**WHAT YOU ARE ASKED TO DO**
Repeat the lines that follow, leaving nothing out.

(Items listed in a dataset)
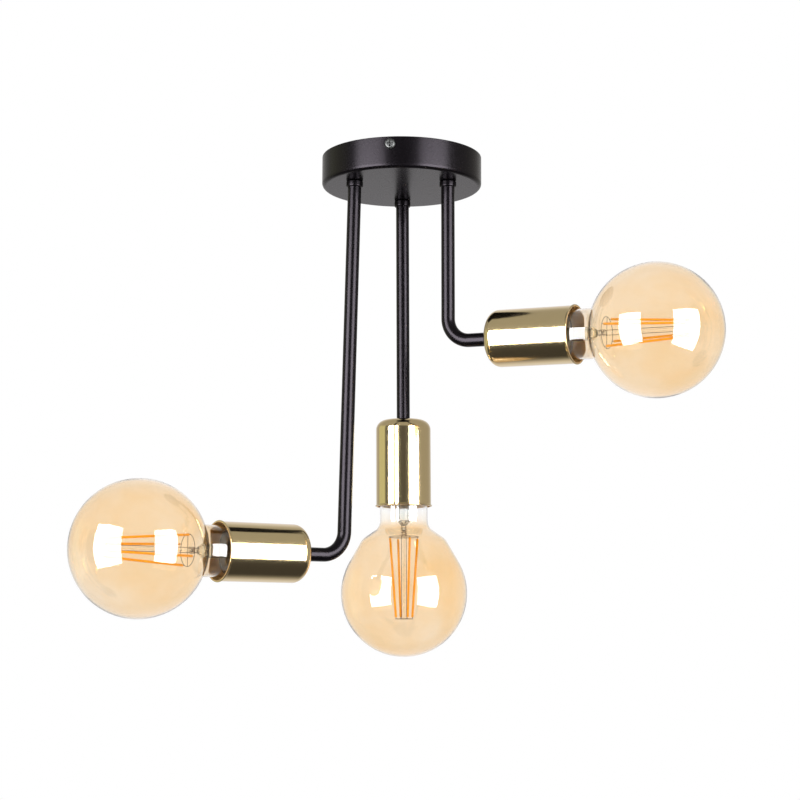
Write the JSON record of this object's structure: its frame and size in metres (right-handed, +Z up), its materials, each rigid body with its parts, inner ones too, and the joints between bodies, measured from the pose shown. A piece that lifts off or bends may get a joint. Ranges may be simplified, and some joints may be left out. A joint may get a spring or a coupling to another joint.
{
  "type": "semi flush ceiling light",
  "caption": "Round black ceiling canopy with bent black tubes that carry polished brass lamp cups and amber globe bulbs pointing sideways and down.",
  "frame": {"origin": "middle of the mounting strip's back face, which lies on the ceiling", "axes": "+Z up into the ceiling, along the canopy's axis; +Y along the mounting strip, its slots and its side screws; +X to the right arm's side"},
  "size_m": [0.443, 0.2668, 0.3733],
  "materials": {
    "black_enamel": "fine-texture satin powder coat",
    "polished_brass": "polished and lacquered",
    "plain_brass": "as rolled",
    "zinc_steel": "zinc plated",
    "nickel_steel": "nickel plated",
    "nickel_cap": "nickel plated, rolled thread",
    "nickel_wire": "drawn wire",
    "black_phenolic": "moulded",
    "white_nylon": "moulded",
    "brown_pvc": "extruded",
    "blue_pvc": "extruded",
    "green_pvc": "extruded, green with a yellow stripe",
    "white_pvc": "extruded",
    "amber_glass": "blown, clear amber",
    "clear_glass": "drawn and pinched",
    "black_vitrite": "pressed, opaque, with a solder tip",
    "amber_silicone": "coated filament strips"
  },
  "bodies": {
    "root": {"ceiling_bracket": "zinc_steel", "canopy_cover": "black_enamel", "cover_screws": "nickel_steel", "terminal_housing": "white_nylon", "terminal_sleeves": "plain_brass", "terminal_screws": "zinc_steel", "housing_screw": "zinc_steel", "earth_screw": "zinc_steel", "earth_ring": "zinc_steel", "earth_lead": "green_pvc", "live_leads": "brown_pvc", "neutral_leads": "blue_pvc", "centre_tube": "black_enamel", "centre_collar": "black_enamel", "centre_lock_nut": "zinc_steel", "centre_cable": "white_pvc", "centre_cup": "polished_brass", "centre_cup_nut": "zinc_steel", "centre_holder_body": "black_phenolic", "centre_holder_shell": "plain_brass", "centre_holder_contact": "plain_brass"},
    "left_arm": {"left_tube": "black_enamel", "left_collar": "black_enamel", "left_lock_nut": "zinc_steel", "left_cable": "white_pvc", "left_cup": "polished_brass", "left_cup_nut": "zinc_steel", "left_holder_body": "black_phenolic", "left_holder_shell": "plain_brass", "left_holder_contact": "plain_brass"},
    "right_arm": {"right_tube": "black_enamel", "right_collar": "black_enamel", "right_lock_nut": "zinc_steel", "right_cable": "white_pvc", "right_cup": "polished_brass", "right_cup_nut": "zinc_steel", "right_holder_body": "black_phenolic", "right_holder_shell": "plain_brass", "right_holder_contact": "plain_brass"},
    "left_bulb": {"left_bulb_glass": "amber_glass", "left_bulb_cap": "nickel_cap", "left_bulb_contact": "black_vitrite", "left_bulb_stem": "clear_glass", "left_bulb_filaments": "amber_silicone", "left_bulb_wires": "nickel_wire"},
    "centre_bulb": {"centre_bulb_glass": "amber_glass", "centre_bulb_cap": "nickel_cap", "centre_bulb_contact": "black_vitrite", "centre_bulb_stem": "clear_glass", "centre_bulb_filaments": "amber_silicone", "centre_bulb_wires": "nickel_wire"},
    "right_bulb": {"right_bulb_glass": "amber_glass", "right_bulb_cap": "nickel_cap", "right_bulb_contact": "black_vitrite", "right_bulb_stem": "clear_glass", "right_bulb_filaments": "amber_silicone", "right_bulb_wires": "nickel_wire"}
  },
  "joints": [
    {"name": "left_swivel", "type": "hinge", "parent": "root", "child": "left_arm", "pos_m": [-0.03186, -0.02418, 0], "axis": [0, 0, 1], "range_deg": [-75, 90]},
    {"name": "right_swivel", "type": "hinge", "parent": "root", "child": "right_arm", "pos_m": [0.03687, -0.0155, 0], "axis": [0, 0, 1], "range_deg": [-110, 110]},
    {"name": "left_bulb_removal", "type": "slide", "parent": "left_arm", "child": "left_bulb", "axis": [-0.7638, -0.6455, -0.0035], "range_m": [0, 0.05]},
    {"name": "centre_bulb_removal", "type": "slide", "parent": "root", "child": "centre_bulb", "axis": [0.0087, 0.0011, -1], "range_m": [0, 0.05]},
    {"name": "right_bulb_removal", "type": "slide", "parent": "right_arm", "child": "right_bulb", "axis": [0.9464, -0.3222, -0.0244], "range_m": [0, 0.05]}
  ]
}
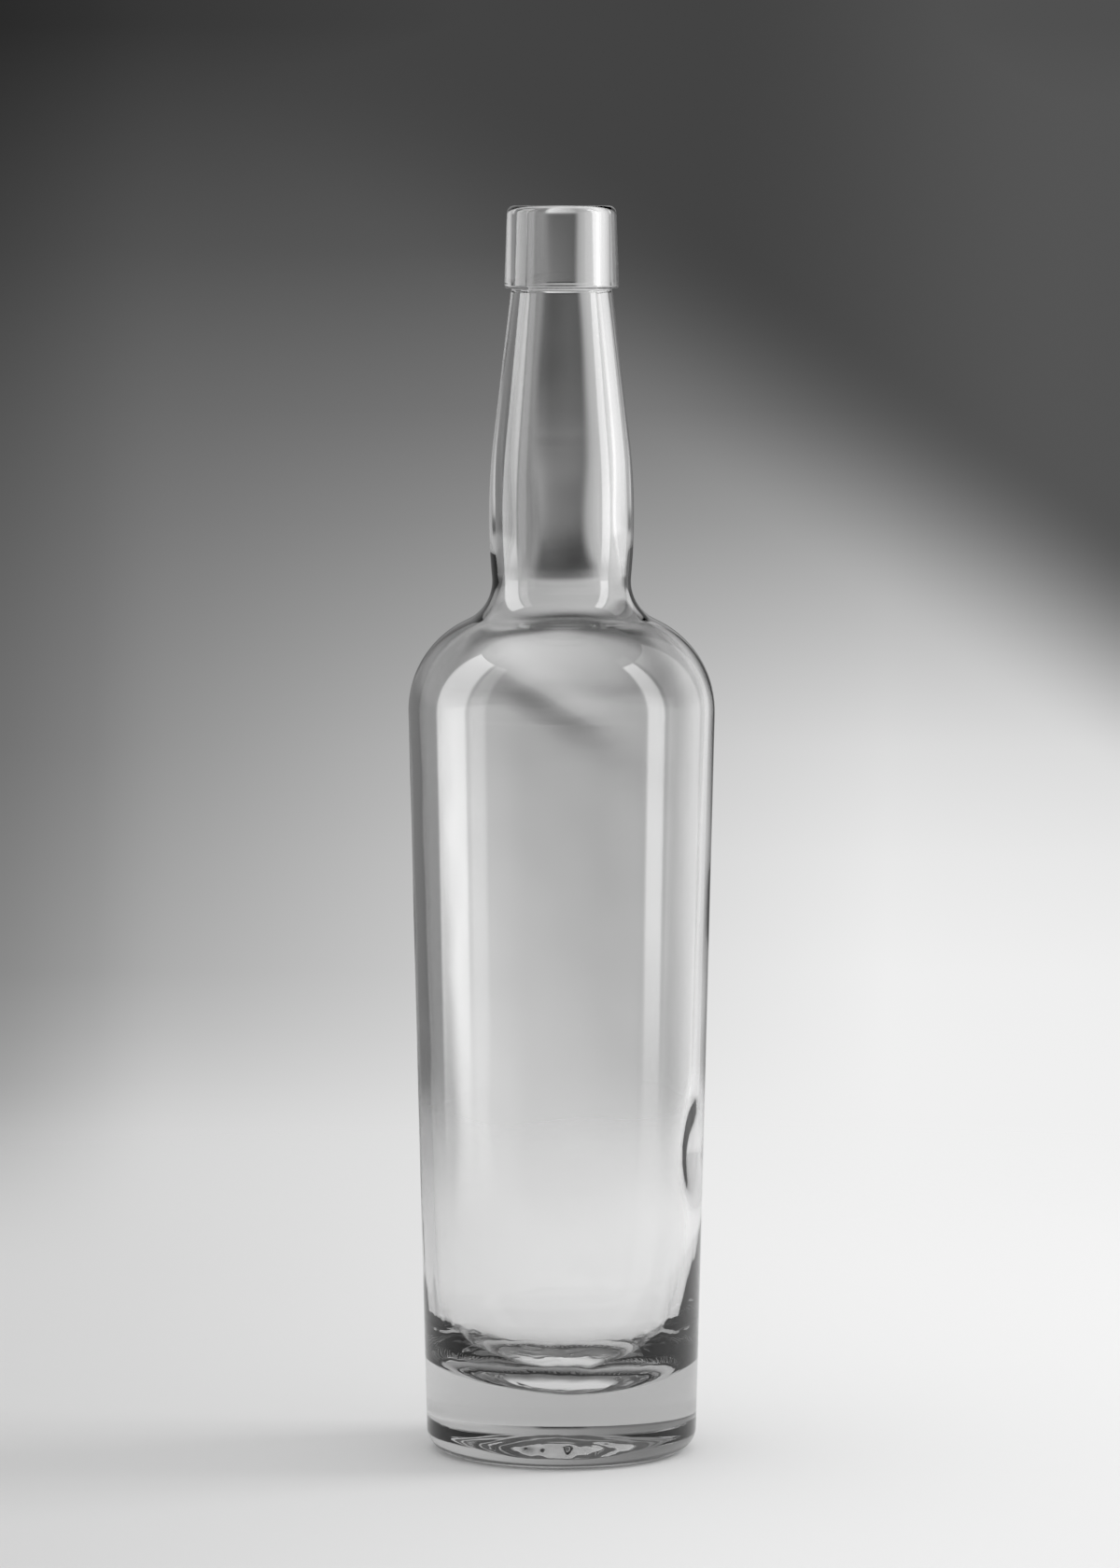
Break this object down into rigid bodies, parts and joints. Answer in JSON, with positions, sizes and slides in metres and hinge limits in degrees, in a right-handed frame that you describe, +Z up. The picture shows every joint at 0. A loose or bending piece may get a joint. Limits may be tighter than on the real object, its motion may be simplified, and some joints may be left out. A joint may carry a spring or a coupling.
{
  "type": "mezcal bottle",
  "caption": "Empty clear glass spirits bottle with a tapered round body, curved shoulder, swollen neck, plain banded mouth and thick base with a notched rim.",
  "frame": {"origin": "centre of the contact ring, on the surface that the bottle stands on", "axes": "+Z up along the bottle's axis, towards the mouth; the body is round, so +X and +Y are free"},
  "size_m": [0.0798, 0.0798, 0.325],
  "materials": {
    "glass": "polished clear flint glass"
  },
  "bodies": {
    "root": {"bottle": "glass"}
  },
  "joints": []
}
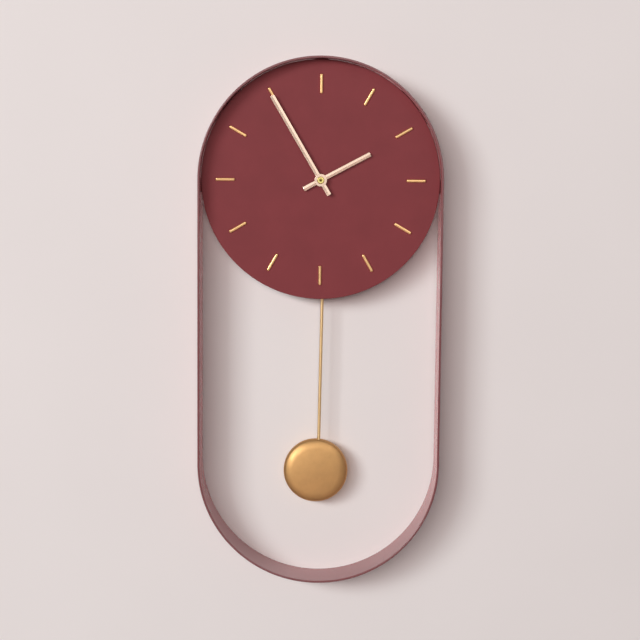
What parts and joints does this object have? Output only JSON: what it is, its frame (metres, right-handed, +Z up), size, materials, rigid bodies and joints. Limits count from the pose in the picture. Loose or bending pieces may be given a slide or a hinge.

**FULL ANSWER**
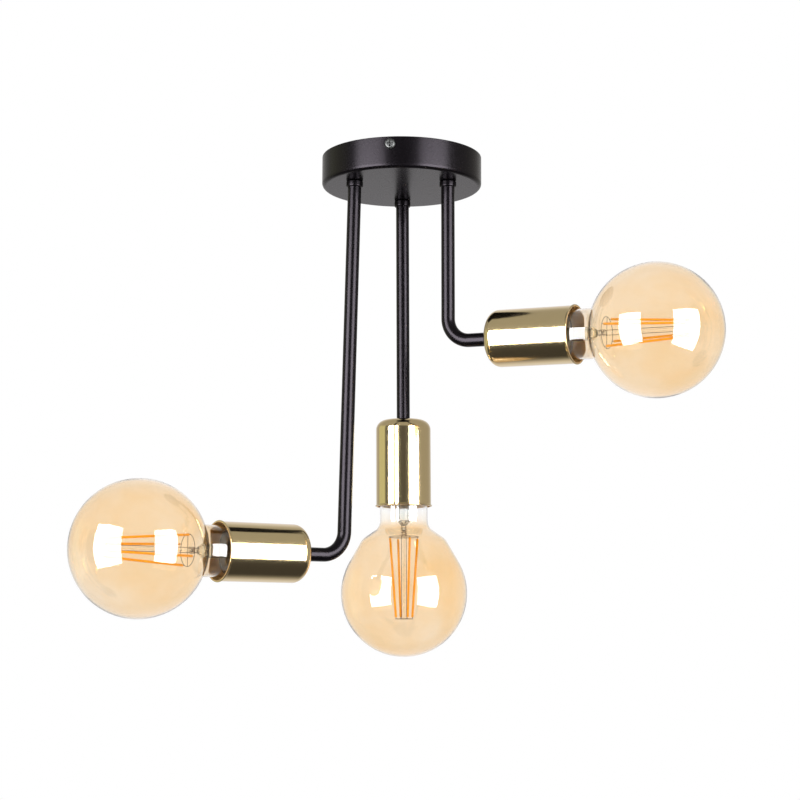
Write the JSON record of this object's structure: its frame and size in metres (right-handed, +Z up), its materials, each rigid body with its parts, inner ones too, and the joints between bodies, measured from the pose shown. A piece that lifts off or bends may get a joint. Ranges may be simplified, and some joints may be left out. A joint may get a spring or a coupling to another joint.
{
  "type": "semi flush ceiling light",
  "caption": "Round black ceiling canopy with bent black tubes that carry polished brass lamp cups and amber globe bulbs pointing sideways and down.",
  "frame": {"origin": "middle of the mounting strip's back face, which lies on the ceiling", "axes": "+Z up into the ceiling, along the canopy's axis; +Y along the mounting strip, its slots and its side screws; +X to the right arm's side"},
  "size_m": [0.443, 0.2668, 0.3733],
  "materials": {
    "black_enamel": "fine-texture satin powder coat",
    "polished_brass": "polished and lacquered",
    "plain_brass": "as rolled",
    "zinc_steel": "zinc plated",
    "nickel_steel": "nickel plated",
    "nickel_cap": "nickel plated, rolled thread",
    "nickel_wire": "drawn wire",
    "black_phenolic": "moulded",
    "white_nylon": "moulded",
    "brown_pvc": "extruded",
    "blue_pvc": "extruded",
    "green_pvc": "extruded, green with a yellow stripe",
    "white_pvc": "extruded",
    "amber_glass": "blown, clear amber",
    "clear_glass": "drawn and pinched",
    "black_vitrite": "pressed, opaque, with a solder tip",
    "amber_silicone": "coated filament strips"
  },
  "bodies": {
    "root": {"ceiling_bracket": "zinc_steel", "canopy_cover": "black_enamel", "cover_screws": "nickel_steel", "terminal_housing": "white_nylon", "terminal_sleeves": "plain_brass", "terminal_screws": "zinc_steel", "housing_screw": "zinc_steel", "earth_screw": "zinc_steel", "earth_ring": "zinc_steel", "earth_lead": "green_pvc", "live_leads": "brown_pvc", "neutral_leads": "blue_pvc", "centre_tube": "black_enamel", "centre_collar": "black_enamel", "centre_lock_nut": "zinc_steel", "centre_cable": "white_pvc", "centre_cup": "polished_brass", "centre_cup_nut": "zinc_steel", "centre_holder_body": "black_phenolic", "centre_holder_shell": "plain_brass", "centre_holder_contact": "plain_brass"},
    "left_arm": {"left_tube": "black_enamel", "left_collar": "black_enamel", "left_lock_nut": "zinc_steel", "left_cable": "white_pvc", "left_cup": "polished_brass", "left_cup_nut": "zinc_steel", "left_holder_body": "black_phenolic", "left_holder_shell": "plain_brass", "left_holder_contact": "plain_brass"},
    "right_arm": {"right_tube": "black_enamel", "right_collar": "black_enamel", "right_lock_nut": "zinc_steel", "right_cable": "white_pvc", "right_cup": "polished_brass", "right_cup_nut": "zinc_steel", "right_holder_body": "black_phenolic", "right_holder_shell": "plain_brass", "right_holder_contact": "plain_brass"},
    "left_bulb": {"left_bulb_glass": "amber_glass", "left_bulb_cap": "nickel_cap", "left_bulb_contact": "black_vitrite", "left_bulb_stem": "clear_glass", "left_bulb_filaments": "amber_silicone", "left_bulb_wires": "nickel_wire"},
    "centre_bulb": {"centre_bulb_glass": "amber_glass", "centre_bulb_cap": "nickel_cap", "centre_bulb_contact": "black_vitrite", "centre_bulb_stem": "clear_glass", "centre_bulb_filaments": "amber_silicone", "centre_bulb_wires": "nickel_wire"},
    "right_bulb": {"right_bulb_glass": "amber_glass", "right_bulb_cap": "nickel_cap", "right_bulb_contact": "black_vitrite", "right_bulb_stem": "clear_glass", "right_bulb_filaments": "amber_silicone", "right_bulb_wires": "nickel_wire"}
  },
  "joints": [
    {"name": "left_swivel", "type": "hinge", "parent": "root", "child": "left_arm", "pos_m": [-0.03186, -0.02418, 0], "axis": [0, 0, 1], "range_deg": [-75, 90]},
    {"name": "right_swivel", "type": "hinge", "parent": "root", "child": "right_arm", "pos_m": [0.03687, -0.0155, 0], "axis": [0, 0, 1], "range_deg": [-110, 110]},
    {"name": "left_bulb_removal", "type": "slide", "parent": "left_arm", "child": "left_bulb", "axis": [-0.7638, -0.6455, -0.0035], "range_m": [0, 0.05]},
    {"name": "centre_bulb_removal", "type": "slide", "parent": "root", "child": "centre_bulb", "axis": [0.0087, 0.0011, -1], "range_m": [0, 0.05]},
    {"name": "right_bulb_removal", "type": "slide", "parent": "right_arm", "child": "right_bulb", "axis": [0.9464, -0.3222, -0.0244], "range_m": [0, 0.05]}
  ]
}
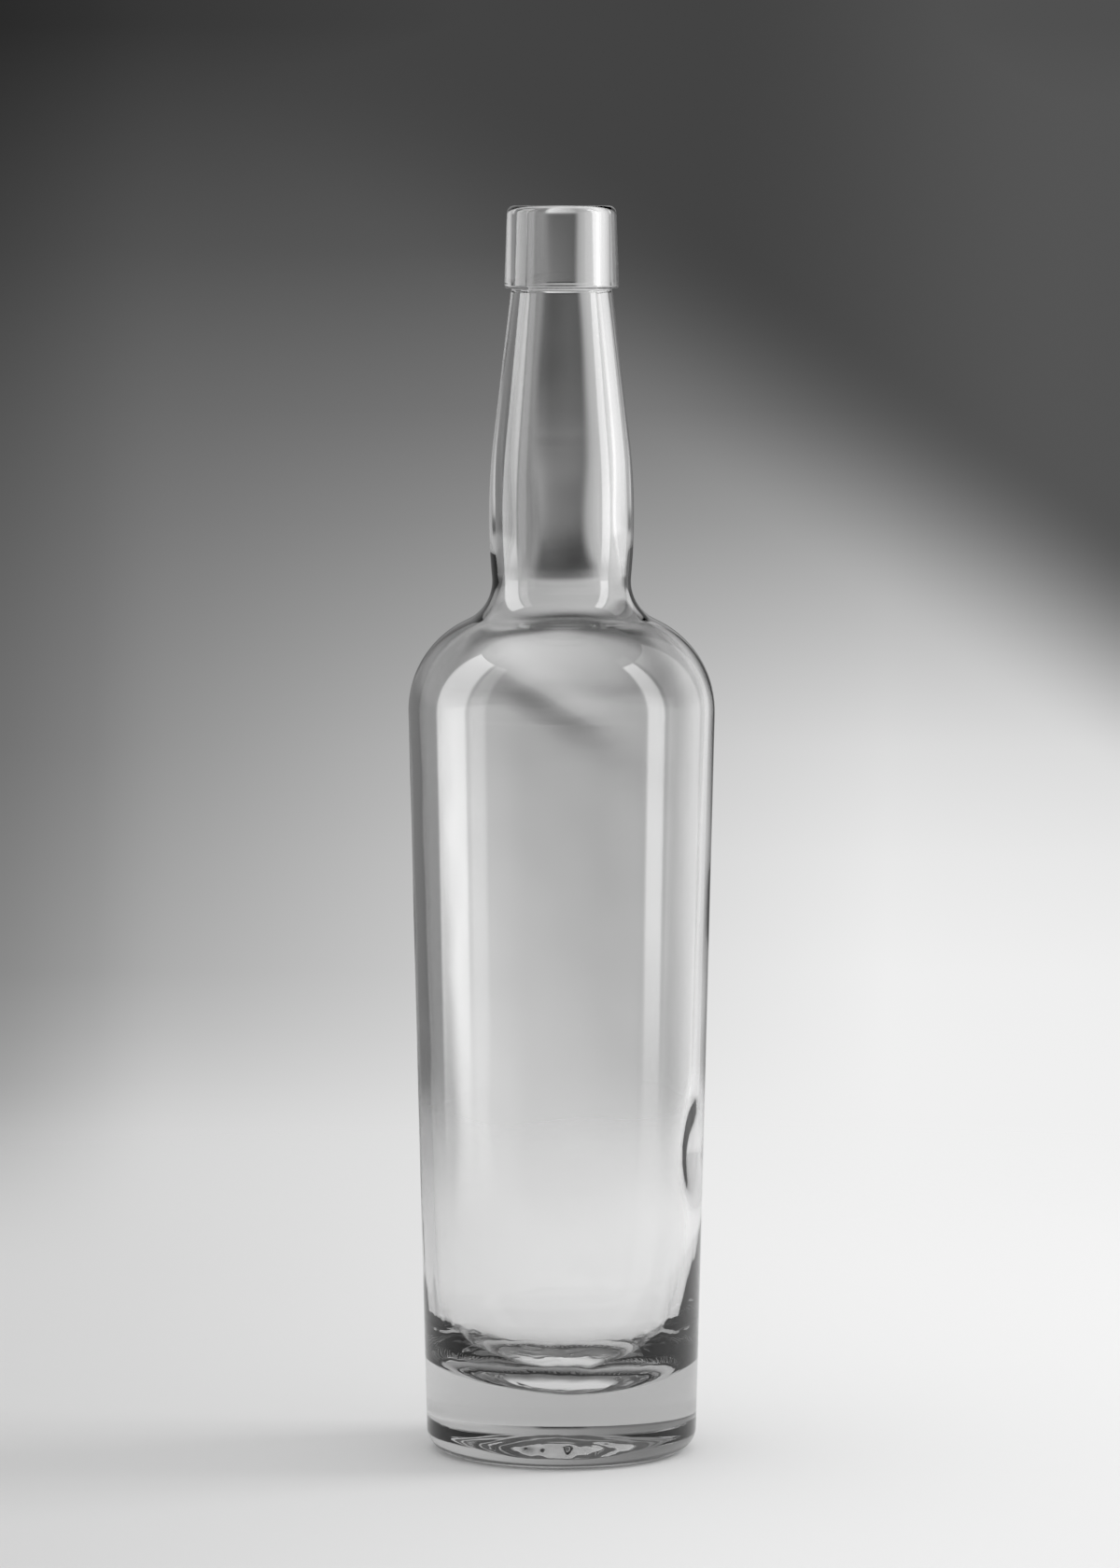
Break this object down into rigid bodies, parts and joints. Answer in JSON, with positions, sizes and slides in metres and hinge limits in degrees, in a right-handed frame that you describe, +Z up. The picture shows every joint at 0. A loose or bending piece may get a joint. Limits may be tighter than on the real object, its motion may be simplified, and some joints may be left out. A joint may carry a spring or a coupling.
{
  "type": "mezcal bottle",
  "caption": "Empty clear glass spirits bottle with a tapered round body, curved shoulder, swollen neck, plain banded mouth and thick base with a notched rim.",
  "frame": {"origin": "centre of the contact ring, on the surface that the bottle stands on", "axes": "+Z up along the bottle's axis, towards the mouth; the body is round, so +X and +Y are free"},
  "size_m": [0.0798, 0.0798, 0.325],
  "materials": {
    "glass": "polished clear flint glass"
  },
  "bodies": {
    "root": {"bottle": "glass"}
  },
  "joints": []
}
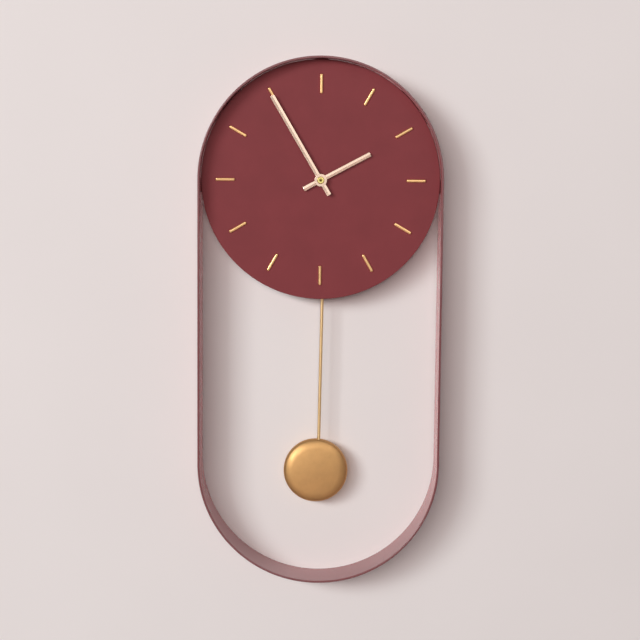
What parts and joints does this object have? Output only JSON: what it is, its frame (metres, right-handed, +Z up), size, materials, rigid bodies and joints. Limits count from the pose in the picture. Loose or bending pieces may be given a slide or a hinge.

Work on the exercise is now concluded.